EXERCISE DIRECTIONS ▸ Output exactly the span of lines that begins at the line containing "make_base()" and ends at the line containing "for node in", both lines included.

START DATA

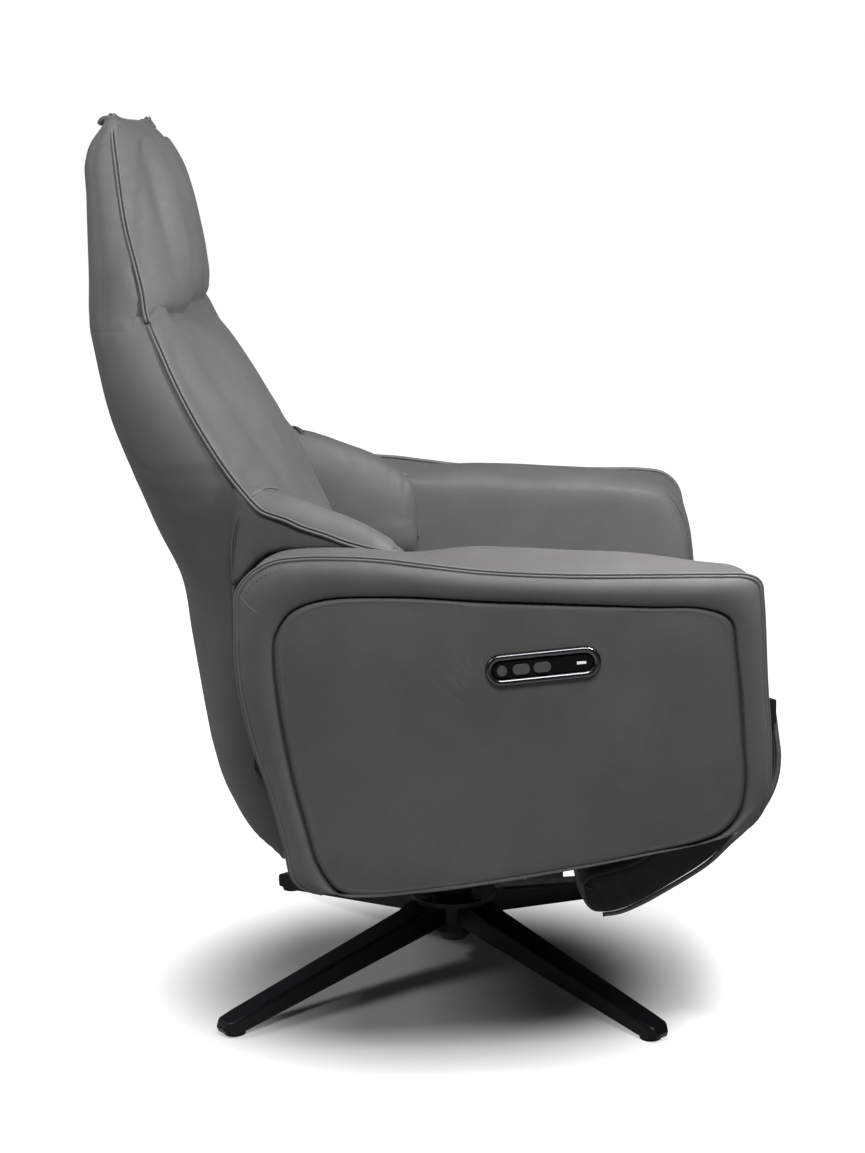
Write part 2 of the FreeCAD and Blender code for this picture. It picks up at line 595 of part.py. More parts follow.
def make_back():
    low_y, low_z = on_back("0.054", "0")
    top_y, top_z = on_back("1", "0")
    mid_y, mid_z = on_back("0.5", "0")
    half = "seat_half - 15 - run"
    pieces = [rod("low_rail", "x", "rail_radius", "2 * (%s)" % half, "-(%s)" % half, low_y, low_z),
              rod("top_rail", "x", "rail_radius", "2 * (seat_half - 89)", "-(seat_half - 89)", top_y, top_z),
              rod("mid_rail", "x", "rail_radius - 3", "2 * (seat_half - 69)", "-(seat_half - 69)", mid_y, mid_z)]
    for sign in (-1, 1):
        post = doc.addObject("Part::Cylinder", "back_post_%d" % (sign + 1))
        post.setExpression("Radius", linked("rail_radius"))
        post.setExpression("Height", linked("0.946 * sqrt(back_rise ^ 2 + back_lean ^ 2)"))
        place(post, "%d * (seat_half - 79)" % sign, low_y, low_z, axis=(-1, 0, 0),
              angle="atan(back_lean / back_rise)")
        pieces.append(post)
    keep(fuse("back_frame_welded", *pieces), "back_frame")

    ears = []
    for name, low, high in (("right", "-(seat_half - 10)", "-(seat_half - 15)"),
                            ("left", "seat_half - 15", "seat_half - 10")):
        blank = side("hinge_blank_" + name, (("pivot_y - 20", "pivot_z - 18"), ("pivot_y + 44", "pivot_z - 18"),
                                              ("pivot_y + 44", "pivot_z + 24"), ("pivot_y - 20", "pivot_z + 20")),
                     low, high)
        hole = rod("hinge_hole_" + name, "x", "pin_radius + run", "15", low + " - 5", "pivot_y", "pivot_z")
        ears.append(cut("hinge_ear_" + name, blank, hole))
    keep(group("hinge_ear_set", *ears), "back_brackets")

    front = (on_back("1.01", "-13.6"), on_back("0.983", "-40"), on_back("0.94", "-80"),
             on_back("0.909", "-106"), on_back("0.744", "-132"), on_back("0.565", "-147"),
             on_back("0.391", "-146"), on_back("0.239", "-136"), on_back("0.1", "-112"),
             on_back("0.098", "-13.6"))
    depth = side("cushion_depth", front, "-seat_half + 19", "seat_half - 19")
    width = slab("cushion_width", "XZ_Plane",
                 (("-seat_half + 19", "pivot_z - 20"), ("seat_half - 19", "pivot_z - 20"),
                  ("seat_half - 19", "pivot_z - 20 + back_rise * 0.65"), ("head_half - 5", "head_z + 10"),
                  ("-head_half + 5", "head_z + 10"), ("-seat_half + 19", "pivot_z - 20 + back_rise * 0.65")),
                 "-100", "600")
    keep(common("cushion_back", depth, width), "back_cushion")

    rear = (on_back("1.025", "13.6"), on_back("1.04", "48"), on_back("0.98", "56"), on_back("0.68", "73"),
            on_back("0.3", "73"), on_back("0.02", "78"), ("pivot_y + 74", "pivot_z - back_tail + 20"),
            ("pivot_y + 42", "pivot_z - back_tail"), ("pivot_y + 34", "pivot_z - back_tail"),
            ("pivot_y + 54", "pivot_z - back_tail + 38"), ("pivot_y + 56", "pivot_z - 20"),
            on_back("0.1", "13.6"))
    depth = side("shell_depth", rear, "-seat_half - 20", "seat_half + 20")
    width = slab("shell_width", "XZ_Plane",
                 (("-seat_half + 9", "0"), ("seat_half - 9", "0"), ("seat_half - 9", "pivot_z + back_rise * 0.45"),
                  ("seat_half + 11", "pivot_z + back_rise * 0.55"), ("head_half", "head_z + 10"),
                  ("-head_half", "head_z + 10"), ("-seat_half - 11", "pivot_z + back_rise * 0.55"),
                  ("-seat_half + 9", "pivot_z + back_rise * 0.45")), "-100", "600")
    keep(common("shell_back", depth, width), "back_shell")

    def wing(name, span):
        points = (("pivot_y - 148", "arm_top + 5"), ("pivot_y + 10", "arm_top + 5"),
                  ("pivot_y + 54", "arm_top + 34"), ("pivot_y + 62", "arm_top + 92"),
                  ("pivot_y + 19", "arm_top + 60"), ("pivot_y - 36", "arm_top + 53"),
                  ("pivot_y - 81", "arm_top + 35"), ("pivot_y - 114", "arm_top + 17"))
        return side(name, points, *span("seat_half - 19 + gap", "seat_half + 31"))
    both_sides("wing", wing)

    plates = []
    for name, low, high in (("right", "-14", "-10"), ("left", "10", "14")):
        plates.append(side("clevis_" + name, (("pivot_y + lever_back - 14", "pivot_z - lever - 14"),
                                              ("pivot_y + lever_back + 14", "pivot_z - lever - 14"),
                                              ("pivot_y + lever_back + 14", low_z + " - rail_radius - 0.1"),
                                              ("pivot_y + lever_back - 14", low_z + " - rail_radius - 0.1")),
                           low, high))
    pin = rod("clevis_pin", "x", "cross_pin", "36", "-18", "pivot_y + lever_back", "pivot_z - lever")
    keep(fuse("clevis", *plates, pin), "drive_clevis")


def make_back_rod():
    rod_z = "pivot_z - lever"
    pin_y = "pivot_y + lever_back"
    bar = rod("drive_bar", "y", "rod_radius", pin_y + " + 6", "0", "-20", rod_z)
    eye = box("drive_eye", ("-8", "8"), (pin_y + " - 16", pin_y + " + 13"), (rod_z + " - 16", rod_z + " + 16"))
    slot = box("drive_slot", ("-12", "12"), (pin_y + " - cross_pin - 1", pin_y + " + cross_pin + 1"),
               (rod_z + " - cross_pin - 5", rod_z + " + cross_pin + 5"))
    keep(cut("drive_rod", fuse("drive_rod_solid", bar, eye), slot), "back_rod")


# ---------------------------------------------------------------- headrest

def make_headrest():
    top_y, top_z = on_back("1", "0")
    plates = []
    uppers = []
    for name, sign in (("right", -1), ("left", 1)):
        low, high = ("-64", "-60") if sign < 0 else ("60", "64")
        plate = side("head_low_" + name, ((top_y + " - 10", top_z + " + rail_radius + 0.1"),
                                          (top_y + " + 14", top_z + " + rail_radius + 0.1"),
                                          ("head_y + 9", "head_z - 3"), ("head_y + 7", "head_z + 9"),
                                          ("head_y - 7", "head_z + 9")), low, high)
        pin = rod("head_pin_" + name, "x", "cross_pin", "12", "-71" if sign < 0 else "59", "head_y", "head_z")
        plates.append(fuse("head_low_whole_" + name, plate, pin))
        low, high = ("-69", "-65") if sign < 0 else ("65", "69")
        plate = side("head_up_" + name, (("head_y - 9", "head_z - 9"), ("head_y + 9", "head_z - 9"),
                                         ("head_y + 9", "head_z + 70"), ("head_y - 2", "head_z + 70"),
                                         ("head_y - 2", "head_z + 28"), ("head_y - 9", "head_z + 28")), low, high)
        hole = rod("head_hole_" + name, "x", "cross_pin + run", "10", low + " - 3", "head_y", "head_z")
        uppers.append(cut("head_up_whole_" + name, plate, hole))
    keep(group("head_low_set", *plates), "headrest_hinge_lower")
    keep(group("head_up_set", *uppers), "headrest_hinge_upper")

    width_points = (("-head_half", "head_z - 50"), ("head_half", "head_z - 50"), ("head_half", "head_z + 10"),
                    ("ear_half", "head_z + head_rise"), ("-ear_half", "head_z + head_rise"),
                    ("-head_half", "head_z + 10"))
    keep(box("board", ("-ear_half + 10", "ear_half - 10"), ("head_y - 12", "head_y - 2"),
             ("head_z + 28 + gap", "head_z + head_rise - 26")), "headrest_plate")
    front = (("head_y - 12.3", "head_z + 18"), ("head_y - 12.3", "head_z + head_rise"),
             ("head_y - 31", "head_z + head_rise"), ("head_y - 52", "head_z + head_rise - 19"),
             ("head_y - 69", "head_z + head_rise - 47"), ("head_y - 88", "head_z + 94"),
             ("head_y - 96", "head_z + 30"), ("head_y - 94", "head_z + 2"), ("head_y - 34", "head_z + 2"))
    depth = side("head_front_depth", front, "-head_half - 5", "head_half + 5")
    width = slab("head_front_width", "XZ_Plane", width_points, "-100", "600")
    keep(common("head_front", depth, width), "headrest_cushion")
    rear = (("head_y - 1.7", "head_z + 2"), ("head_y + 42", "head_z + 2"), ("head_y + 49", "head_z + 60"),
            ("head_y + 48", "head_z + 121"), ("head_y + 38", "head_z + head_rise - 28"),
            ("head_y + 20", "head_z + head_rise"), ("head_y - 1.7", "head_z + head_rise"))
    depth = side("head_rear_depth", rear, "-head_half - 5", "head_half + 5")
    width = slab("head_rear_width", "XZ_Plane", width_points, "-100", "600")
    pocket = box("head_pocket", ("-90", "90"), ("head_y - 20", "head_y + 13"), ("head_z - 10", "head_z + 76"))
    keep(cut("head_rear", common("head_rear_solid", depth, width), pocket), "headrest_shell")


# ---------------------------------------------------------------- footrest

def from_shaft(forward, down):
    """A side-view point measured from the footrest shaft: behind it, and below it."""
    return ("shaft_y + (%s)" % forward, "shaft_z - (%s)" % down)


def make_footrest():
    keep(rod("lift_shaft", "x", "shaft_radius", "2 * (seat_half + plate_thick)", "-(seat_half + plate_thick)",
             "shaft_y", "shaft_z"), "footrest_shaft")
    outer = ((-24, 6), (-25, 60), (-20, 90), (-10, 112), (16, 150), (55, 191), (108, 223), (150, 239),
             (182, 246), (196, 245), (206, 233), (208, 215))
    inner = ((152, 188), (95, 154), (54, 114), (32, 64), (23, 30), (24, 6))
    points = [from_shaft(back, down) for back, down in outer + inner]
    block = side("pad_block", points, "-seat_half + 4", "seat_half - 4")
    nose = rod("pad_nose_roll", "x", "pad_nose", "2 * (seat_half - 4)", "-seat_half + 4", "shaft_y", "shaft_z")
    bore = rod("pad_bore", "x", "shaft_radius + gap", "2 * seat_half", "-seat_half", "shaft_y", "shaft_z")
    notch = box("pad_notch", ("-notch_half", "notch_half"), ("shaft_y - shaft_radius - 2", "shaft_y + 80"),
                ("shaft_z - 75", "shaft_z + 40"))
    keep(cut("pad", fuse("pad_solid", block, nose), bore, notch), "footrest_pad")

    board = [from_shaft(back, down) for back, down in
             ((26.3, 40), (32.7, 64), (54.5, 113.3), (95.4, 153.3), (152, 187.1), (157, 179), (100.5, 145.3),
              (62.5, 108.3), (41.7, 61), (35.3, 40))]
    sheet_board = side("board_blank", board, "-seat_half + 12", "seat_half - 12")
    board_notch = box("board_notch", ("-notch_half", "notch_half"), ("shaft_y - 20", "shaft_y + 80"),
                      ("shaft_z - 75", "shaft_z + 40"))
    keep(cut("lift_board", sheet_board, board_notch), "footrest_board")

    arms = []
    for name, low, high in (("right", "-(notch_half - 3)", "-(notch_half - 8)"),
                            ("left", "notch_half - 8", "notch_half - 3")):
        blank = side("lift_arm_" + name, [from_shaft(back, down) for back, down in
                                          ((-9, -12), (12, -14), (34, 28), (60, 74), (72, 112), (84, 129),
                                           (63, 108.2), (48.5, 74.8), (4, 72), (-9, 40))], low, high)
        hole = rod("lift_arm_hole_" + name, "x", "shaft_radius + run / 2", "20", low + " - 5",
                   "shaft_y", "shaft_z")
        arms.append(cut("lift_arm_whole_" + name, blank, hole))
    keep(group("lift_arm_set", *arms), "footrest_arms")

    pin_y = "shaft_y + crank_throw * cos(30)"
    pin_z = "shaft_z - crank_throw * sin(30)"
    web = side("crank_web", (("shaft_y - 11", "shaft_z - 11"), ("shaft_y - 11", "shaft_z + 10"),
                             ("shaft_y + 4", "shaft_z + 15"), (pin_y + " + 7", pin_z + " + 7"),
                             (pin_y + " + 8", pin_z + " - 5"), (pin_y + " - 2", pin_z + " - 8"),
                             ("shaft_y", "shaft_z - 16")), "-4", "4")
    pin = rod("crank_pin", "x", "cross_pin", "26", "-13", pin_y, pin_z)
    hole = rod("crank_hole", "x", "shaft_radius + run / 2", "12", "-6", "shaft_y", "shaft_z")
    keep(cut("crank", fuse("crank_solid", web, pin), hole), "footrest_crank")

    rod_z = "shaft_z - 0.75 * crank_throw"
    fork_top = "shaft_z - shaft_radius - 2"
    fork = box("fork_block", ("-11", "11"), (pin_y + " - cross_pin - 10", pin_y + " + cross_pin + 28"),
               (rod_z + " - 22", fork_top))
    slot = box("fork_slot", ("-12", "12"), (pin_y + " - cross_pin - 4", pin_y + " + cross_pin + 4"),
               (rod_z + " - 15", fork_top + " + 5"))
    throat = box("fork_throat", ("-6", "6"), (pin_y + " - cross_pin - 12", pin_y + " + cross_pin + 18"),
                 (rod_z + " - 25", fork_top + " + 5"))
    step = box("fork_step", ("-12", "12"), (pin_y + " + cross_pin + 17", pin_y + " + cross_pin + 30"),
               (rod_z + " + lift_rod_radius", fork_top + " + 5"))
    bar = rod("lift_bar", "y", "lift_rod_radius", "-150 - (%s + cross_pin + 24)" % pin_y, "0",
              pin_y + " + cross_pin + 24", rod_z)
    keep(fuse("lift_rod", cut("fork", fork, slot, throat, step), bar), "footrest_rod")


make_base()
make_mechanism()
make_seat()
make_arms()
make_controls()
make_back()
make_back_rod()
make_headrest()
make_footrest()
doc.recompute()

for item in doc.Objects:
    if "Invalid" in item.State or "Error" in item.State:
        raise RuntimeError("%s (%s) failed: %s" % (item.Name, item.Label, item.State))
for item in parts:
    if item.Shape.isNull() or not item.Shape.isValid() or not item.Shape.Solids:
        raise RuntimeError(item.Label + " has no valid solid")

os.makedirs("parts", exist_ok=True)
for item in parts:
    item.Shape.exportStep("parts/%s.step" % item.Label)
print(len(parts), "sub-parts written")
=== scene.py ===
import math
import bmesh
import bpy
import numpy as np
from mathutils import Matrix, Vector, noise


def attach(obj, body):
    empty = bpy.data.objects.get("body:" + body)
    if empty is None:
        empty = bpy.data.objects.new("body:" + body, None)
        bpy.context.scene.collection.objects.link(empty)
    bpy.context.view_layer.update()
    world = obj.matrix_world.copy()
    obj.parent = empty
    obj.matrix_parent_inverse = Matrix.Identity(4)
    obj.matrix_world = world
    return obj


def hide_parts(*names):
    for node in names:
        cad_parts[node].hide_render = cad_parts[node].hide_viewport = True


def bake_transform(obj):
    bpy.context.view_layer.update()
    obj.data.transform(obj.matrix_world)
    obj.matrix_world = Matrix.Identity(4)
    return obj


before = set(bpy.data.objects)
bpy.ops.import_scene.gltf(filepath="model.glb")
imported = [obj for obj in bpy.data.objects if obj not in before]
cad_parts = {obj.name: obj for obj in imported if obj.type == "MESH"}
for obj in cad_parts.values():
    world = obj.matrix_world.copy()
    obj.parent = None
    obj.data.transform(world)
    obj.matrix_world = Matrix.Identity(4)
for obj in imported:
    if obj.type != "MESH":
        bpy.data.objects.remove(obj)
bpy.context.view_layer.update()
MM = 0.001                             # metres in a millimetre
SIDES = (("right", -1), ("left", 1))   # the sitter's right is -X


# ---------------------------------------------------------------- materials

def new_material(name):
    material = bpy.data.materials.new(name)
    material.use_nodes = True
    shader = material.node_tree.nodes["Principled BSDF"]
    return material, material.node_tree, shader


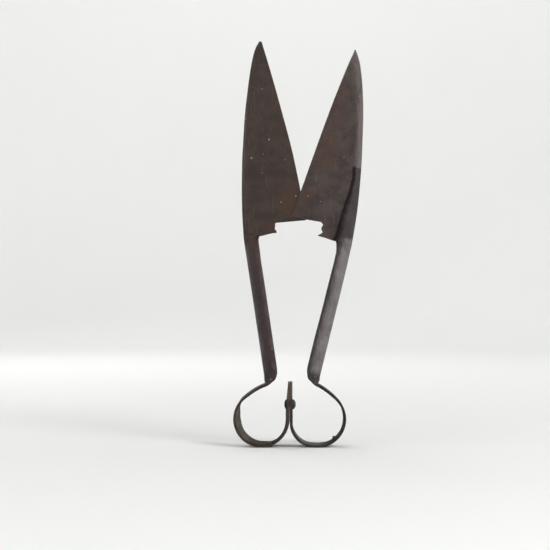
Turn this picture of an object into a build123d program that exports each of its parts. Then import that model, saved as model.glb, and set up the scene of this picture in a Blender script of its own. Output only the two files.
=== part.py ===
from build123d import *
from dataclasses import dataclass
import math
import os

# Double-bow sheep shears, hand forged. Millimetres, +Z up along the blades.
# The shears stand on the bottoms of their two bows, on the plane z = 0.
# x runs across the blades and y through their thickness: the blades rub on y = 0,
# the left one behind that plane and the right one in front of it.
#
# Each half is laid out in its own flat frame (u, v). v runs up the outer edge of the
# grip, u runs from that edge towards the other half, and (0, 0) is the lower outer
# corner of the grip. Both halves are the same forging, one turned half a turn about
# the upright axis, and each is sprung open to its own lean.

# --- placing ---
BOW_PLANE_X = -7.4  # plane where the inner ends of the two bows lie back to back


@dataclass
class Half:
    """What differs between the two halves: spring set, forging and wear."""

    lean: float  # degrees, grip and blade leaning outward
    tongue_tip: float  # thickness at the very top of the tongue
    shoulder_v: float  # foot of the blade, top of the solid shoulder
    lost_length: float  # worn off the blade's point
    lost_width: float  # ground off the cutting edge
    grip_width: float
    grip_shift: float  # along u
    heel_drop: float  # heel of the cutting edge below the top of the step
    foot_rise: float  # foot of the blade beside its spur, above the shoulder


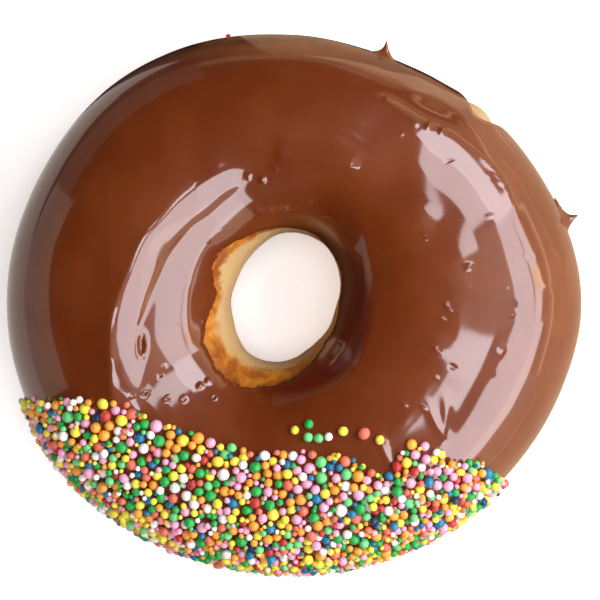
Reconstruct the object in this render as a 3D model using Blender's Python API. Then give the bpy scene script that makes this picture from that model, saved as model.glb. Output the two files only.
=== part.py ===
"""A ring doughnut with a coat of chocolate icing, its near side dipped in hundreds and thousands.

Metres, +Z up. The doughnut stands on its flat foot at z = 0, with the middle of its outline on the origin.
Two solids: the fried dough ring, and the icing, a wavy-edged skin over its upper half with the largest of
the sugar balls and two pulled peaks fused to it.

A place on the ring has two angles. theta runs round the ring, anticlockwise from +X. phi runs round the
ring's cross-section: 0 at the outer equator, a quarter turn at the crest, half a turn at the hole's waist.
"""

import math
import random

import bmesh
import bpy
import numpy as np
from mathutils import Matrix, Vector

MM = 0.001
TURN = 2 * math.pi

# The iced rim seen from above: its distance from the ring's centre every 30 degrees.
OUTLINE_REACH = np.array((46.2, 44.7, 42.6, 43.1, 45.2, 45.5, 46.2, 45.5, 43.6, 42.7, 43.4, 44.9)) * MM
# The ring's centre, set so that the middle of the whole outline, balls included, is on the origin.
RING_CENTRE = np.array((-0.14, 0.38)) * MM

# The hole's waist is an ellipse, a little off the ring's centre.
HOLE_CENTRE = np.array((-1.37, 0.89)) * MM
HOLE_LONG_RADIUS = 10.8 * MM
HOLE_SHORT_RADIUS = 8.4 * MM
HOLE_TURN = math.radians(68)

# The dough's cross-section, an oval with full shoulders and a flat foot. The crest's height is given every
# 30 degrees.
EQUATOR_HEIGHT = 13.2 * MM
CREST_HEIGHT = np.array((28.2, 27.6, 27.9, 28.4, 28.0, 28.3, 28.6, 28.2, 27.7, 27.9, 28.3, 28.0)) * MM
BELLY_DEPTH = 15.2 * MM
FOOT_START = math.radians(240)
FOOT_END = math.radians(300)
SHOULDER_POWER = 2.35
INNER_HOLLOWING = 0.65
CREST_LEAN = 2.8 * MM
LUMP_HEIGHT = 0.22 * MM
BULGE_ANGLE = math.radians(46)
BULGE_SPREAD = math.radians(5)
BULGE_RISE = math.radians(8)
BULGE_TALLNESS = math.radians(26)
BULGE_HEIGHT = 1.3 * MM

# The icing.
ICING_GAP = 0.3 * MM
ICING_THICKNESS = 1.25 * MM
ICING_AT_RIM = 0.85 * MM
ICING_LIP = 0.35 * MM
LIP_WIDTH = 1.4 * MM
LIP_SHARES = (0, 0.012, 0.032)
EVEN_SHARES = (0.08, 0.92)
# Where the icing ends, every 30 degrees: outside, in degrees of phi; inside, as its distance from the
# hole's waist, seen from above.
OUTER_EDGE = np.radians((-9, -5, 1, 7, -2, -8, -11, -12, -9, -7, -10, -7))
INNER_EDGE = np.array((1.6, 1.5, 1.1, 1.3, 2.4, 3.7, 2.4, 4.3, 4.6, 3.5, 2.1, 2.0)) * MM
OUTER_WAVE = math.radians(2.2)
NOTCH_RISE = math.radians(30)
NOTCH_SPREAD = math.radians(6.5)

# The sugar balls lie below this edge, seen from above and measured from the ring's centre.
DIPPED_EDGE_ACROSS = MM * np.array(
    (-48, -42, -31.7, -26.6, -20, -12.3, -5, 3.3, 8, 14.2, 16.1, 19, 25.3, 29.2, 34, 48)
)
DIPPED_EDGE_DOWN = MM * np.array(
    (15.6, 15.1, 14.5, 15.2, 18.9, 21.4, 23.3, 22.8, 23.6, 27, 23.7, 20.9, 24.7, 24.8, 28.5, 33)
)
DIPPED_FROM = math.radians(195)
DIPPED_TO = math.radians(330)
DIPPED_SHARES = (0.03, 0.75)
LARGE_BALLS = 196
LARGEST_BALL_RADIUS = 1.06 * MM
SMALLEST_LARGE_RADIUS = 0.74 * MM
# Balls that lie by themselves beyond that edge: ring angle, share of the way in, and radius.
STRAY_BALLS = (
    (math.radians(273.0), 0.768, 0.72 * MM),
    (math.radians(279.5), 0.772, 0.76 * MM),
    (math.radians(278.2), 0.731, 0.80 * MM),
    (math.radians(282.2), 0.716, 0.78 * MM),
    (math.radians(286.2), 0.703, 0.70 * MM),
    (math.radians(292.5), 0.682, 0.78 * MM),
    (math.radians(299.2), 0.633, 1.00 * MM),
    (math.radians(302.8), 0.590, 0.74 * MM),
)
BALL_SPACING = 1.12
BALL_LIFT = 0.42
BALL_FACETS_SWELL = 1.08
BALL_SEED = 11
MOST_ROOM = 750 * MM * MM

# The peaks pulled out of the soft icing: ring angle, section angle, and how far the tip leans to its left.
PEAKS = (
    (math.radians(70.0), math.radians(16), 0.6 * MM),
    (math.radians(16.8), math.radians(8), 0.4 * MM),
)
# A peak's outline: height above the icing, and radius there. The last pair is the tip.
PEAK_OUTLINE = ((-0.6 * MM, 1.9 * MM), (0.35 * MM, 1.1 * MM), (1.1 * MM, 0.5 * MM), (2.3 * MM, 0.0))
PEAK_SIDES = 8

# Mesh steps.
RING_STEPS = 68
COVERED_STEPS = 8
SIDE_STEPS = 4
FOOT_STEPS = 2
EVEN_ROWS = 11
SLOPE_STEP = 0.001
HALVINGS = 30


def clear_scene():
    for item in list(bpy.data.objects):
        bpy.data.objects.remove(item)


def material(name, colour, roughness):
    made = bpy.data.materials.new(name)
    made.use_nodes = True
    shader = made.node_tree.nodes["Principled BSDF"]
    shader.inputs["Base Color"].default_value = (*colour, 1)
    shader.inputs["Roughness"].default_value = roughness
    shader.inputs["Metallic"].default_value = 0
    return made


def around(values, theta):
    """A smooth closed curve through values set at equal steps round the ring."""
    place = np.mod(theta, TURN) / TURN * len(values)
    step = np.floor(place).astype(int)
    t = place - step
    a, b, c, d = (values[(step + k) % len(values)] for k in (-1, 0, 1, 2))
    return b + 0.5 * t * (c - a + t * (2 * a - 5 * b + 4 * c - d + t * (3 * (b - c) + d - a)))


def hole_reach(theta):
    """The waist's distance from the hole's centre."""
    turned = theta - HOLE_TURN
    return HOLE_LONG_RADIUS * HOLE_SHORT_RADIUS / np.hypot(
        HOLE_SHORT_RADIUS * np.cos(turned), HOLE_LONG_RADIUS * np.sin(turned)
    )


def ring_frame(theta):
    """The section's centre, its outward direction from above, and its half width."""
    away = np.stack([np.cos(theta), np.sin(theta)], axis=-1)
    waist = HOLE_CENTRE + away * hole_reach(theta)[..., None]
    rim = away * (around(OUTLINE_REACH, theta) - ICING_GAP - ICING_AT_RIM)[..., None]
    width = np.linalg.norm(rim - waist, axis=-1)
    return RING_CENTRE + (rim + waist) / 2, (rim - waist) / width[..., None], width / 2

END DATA

FINAL ANSWER ▸
make_base()
make_mechanism()
make_seat()
make_arms()
make_controls()
make_back()
make_back_rod()
make_headrest()
make_footrest()
doc.recompute()

for item in doc.Objects:
    if "Invalid" in item.State or "Error" in item.State:
        raise RuntimeError("%s (%s) failed: %s" % (item.Name, item.Label, item.State))
for item in parts:
    if item.Shape.isNull() or not item.Shape.isValid() or not item.Shape.Solids:
        raise RuntimeError(item.Label + " has no valid solid")

os.makedirs("parts", exist_ok=True)
for item in parts:
    item.Shape.exportStep("parts/%s.step" % item.Label)
print(len(parts), "sub-parts written")
=== scene.py ===
import math
import bmesh
import bpy
import numpy as np
from mathutils import Matrix, Vector, noise


def attach(obj, body):
    empty = bpy.data.objects.get("body:" + body)
    if empty is None:
        empty = bpy.data.objects.new("body:" + body, None)
        bpy.context.scene.collection.objects.link(empty)
    bpy.context.view_layer.update()
    world = obj.matrix_world.copy()
    obj.parent = empty
    obj.matrix_parent_inverse = Matrix.Identity(4)
    obj.matrix_world = world
    return obj


def hide_parts(*names):
    for node in names:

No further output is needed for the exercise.